Examination of the Interplay between Membrane Tension and the Tight Junction Protein, ZO‐1

Abstract

Zonula occluden‐1 (ZO‐1) has been implicated as a major regulator of tight junction formation, functioning as a scaffolding protein and mediator between the junction and the actomyosin cytoskeleton. MDCK II cells that have ZO‐1 knocked‐down (ZO‐1 KD) or knocked‐out (ZO‐1 KO) have observable phenotypic changes, including increased apical actin accumulation, increased cell height, and linearized junctions.
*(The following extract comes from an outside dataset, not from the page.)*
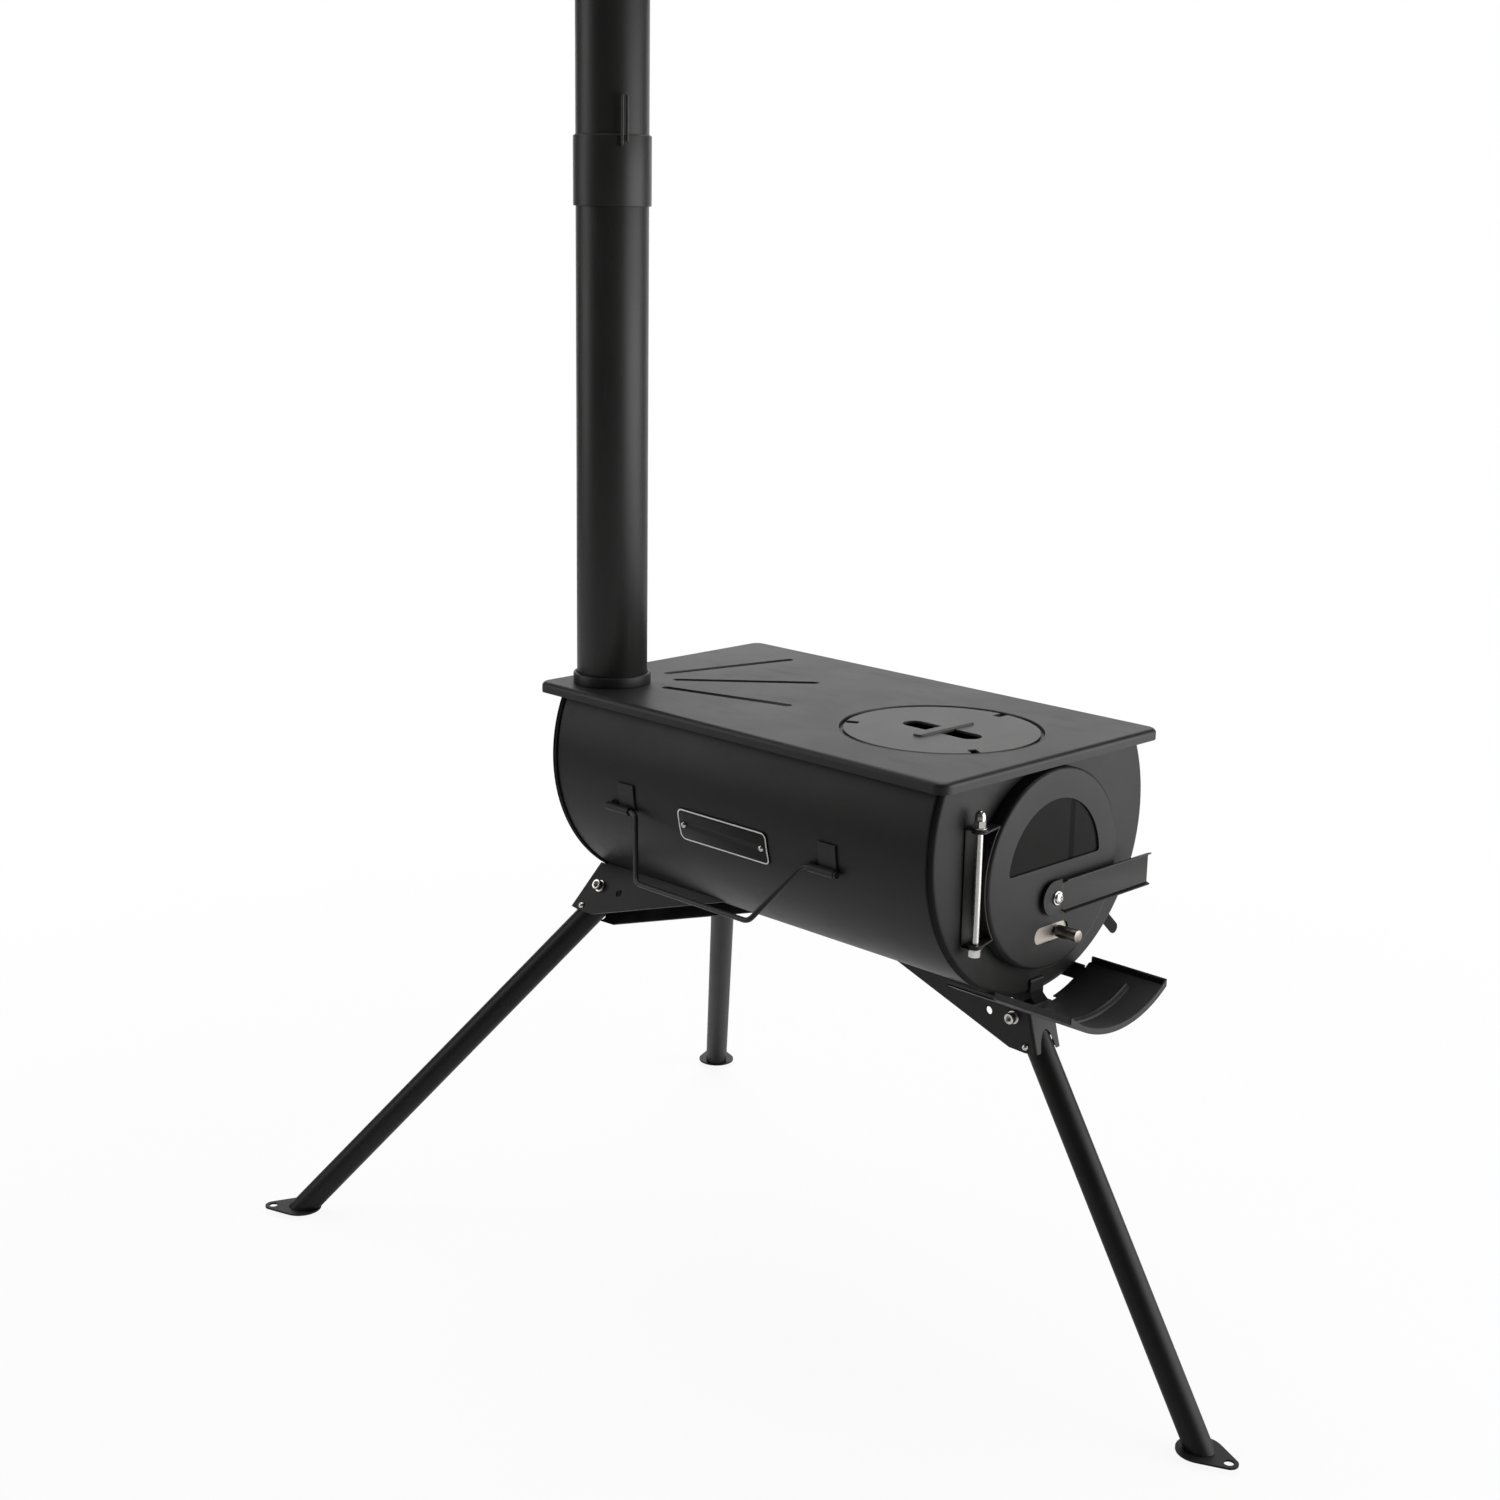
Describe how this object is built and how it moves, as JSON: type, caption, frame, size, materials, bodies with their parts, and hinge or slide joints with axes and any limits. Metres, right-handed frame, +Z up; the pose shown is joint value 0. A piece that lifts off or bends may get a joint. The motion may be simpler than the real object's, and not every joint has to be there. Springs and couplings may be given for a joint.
{
  "type": "tent wood stove",
  "caption": "Barrel wood stove with flat cooking top, lift-out lid, glazed round door, slide-out ash tray, corner flue with damper, folding legs and swinging carry wires.",
  "frame": {"origin": "middle of the footprint, on the ground", "axes": "+Z up; the barrel runs along Y and the door faces -Y; +X is the side that the latch lever points to, away from the hinge"},
  "size_m": [0.6642, 0.9876, 1.536],
  "materials": {
    "black_paint": "matt heat-resistant black paint",
    "stainless": "plain stainless steel",
    "bare_steel": "bare turned or rolled steel",
    "ceramic_glass": "smoked heat-proof glass",
    "nameplate_black": "black plate left without words"
  },
  "bodies": {
    "firebox": {"firebox_barrel": "black_paint", "flue_collar": "black_paint", "front_plate": "black_paint", "hinge_bracket": "black_paint", "hinge_cap_nut": "stainless", "hinge_lower_nut": "stainless", "hinge_rod": "stainless", "leg_bracket_front": "black_paint", "leg_bracket_rear_far": "black_paint", "leg_bracket_rear_near": "black_paint", "nameplate": "nameplate_black", "nameplate_screw_1": "stainless", "nameplate_screw_2": "stainless", "pivot_bolt_front": "stainless", "pivot_bolt_rear_far": "stainless", "pivot_bolt_rear_near": "stainless", "rear_plate": "black_paint", "side_tab": "black_paint", "snap_button_front": "stainless", "snap_button_rear_far": "stainless", "snap_button_rear_near": "stainless", "top_plate": "black_paint", "tray_hook": "black_paint", "wire_clip_far_front": "black_paint", "wire_clip_far_rear": "black_paint", "wire_clip_near_front": "black_paint", "wire_clip_near_rear": "black_paint"},
    "door": {"door_shell": "black_paint", "door_glass": "ceramic_glass", "glass_clamp": "black_paint", "hinge_strap": "black_paint"},
    "latch": {"latch_lever": "black_paint", "latch_bolt": "stainless", "latch_cam": "bare_steel"},
    "vent": {"vent_slider": "bare_steel", "vent_knob": "bare_steel"},
    "lid": {"cook_lid": "black_paint"},
    "tray": {"ash_tray": "black_paint"},
    "carry_near": {"carry_wire_near": "bare_steel"},
    "carry_far": {"carry_wire_far": "bare_steel"},
    "leg_front": {"leg_tube_front": "black_paint", "foot_plate_front": "black_paint"},
    "leg_rear_near": {"leg_tube_rear_near": "black_paint", "foot_plate_rear_near": "black_paint"},
    "leg_rear_far": {"leg_tube_rear_far": "black_paint", "foot_plate_rear_far": "black_paint"},
    "flue_low": {"lower_flue": "black_paint"},
    "flue_high": {"upper_flue": "black_paint"},
    "damper": {"damper_disc": "black_paint", "damper_wire": "stainless"}
  },
  "joints": [
    {"name": "door_hinge", "type": "hinge", "parent": "firebox", "child": "door", "pos_m": [-0.1, -0.26519, 0.485], "axis": [0, 0, -1], "range_deg": [0, 150]},
    {"name": "latch_turn", "type": "hinge", "parent": "door", "child": "latch", "pos_m": [0, -0.27219, 0.46], "axis": [0, -1, 0], "range_deg": [0, 90]},
    {"name": "vent_slide", "type": "slide", "parent": "door", "child": "vent", "axis": [-1, 0, 0], "range_m": [-0.009, 0.018]},
    {"name": "lid_lift", "type": "slide", "parent": "firebox", "child": "lid", "axis": [0, 0, 1], "range_m": [0, 0.08]},
    {"name": "tray_slide", "type": "slide", "parent": "firebox", "child": "tray", "axis": [0, -1, 0], "range_m": [0, 0.12]},
    {"name": "carry_near_swing", "type": "hinge", "parent": "firebox", "child": "carry_near", "pos_m": [-0.14616, 0.00281, 0.48136], "axis": [0, 1, 0], "range_deg": [-45, 75]},
    {"name": "carry_far_swing", "type": "hinge", "parent": "firebox", "child": "carry_far", "pos_m": [0.14616, 0.00281, 0.48136], "axis": [0, -1, 0], "range_deg": [-45, 75]},
    {"name": "leg_front_fold", "type": "hinge", "parent": "firebox", "child": "leg_front", "pos_m": [0, -0.24569, 0.3465], "axis": [1, 0, 0], "range_deg": [0, 118]},
    {"name": "leg_rear_near_fold", "type": "hinge", "parent": "firebox", "child": "leg_rear_near", "pos_m": [-0.0794, 0.22311, 0.3631], "axis": [-0.8499, 0, 0.527], "range_deg": [0, 118]},
    {"name": "leg_rear_far_fold", "type": "hinge", "parent": "firebox", "child": "leg_rear_far", "pos_m": [0.0794, 0.22311, 0.3631], "axis": [-0.8499, 0, -0.527], "range_deg": [0, 118]},
    {"name": "flue_low_lift", "type": "slide", "parent": "firebox", "child": "flue_low", "axis": [0, 0, 1], "range_m": [0, 0.06]},
    {"name": "flue_high_lift", "type": "slide", "parent": "flue_low", "child": "flue_high", "axis": [0, 0, 1], "range_m": [0, 0.06]},
    {"name": "damper_turn", "type": "hinge", "parent": "flue_high", "child": "damper", "pos_m": [-0.0965, 0.20281, 1.09], "axis": [-0.4695, -0.8829, 0], "range_deg": [0, 90]}
  ]
}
The apical actin accumulation, resulting from the dysregulation of myosin II, is suspected to cause an increase in membrane tension seen in the ZO‐1 KO, which may explain the phenotypic changes. The function of ZO‐1 as a regulator of myosin II was confirmed by exposing the ZO‐1 KO to blebbistatin, a myosin II inhibitor, which restored the cell height to that of wild‐type MDCK II cells (WT) and the curvature of the junctions. Flipper‐TR, which is a live cell fluorescent membrane tension probe, along with fluorescence‐lifetime imaging microscopy (FLIM) analysis, are being used to test the membrane tension of the ZO‐1 KO cells compared to WT cells. The Flipper‐TR probe works by inserting itself into a lipid membrane where it undergoes conformational changes induced by membrane tension. The relationship between membrane tension and actin was examined using latrunculin A (LatA), which causes the depolymerization of actin filaments. When both the ZO‐1 KO and WT cells were incubated with LatA, the membrane tension of both decreased to a similar extent. The preliminary results of this testing have shown an increased membrane tension in the ZO‐1 KO cells. To measure the response of ZO‐1 KO cells to increased tension, the expression of tension‐related genes is being measured using quantitative real‐time polymerase chain reaction (qRT‐PCR). These tension‐related genes include the ERM (ezrin, radixin, and moesin) proteins, with a primary interest in ezrin given its known activity as a major regulator of membrane tension in epithelial cells. This study aims to understand the mechanism between ZO‐1 loss and regulation of membrane tension.